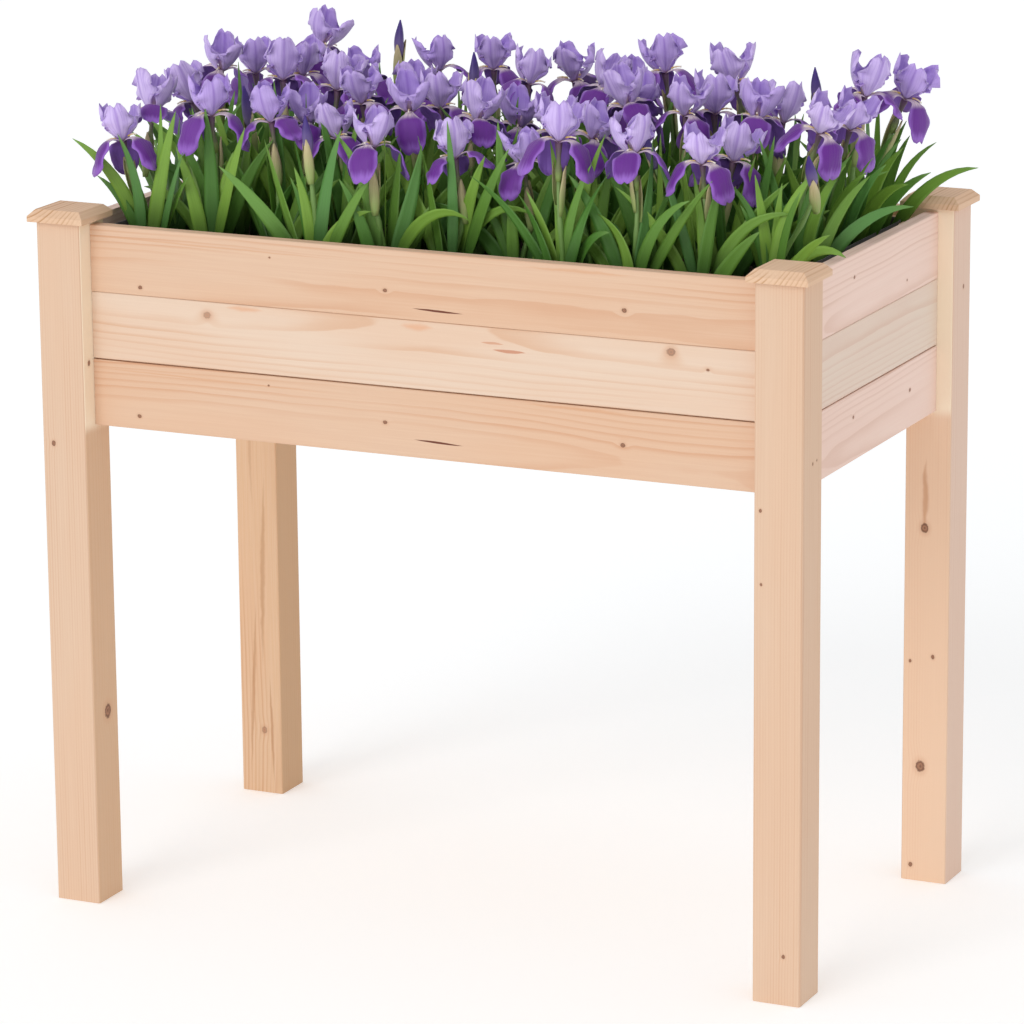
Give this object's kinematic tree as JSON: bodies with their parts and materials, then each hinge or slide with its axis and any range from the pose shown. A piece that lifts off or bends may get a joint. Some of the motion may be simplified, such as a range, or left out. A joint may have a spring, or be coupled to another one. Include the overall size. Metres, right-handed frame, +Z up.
{
  "type": "raised planter on legs",
  "caption": "Raised wooden garden planter: an open board-sided box on square capped legs, with a slatted floor and a lift-out, lined planting of purple irises.",
  "frame": {"origin": "on the ground, at the centre of the four feet", "axes": "+Z up, X along the planter's long side, Y across it with the front at -Y"},
  "size_m": [0.882, 0.494, 0.9415],
  "materials": {
    "leg_wood": "matte",
    "cap_wood": "matte",
    "board_wood": "matte",
    "inner_wood": "matte",
    "dowel_wood": "matte",
    "screw_steel": "satin",
    "liner_felt": "matte",
    "compost": "matte",
    "petal": "matte",
    "bud": "matte",
    "stem": "matte",
    "leaf": "matte"
  },
  "bodies": {
    "planter": {"batten_back_1": "inner_wood", "batten_back_2": "inner_wood", "batten_front_1": "inner_wood", "batten_front_2": "inner_wood", "batten_left_1": "inner_wood", "batten_left_2": "inner_wood", "batten_right_1": "inner_wood", "batten_right_2": "inner_wood", "bearer_screws": "screw_steel", "board_back_lower": "board_wood", "board_back_middle": "board_wood", "board_back_upper": "board_wood", "board_front_lower": "board_wood", "board_front_middle": "board_wood", "board_front_upper": "board_wood", "board_left_lower": "board_wood", "board_left_middle": "board_wood", "board_left_upper": "board_wood", "board_right_lower": "board_wood", "board_right_middle": "board_wood", "board_right_upper": "board_wood", "board_screws_end": "screw_steel", "board_screws_long": "screw_steel", "cap_back_left": "cap_wood", "cap_back_right": "cap_wood", "cap_dowels": "dowel_wood", "cap_front_left": "cap_wood", "cap_front_right": "cap_wood", "floor_bearer": "inner_wood", "floor_rail_back": "inner_wood", "floor_rail_front": "inner_wood", "floor_rail_left": "inner_wood", "floor_rail_right": "inner_wood", "floor_slat_1": "inner_wood", "floor_slat_2": "inner_wood", "floor_slat_3": "inner_wood", "floor_slat_4": "inner_wood", "floor_slat_5": "inner_wood", "floor_slat_6": "inner_wood", "floor_slat_7": "inner_wood", "floor_slat_8": "inner_wood", "leg_back_left": "leg_wood", "leg_back_right": "leg_wood", "leg_front_left": "leg_wood", "leg_front_right": "leg_wood", "leg_screws": "screw_steel", "rail_screws_end": "screw_steel", "rail_screws_long": "screw_steel", "slat_screws": "screw_steel"},
    "planting": {"liner": "liner_felt", "growing_medium": "compost", "iris_stems": "stem", "iris_leaves": "leaf", "iris_blooms": "petal", "iris_buds": "bud"}
  },
  "joints": [
    {"name": "planting_lift", "type": "slide", "parent": "planter", "child": "planting", "axis": [0, 0, 1], "range_m": [0, 0.3]}
  ]
}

______________________________

(Exercise task)
Using the listing above, show each line holding the string "bodies".

(Exercise result)
Give this object's kinematic tree as JSON: bodies with their parts and materials, then each hinge or slide with its axis and any range from the pose shown. A piece that lifts off or bends may get a joint. Some of the motion may be simplified, such as a range, or left out. A joint may have a spring, or be coupled to another one. Include the overall size. Metres, right-handed frame, +Z up.
  "bodies": {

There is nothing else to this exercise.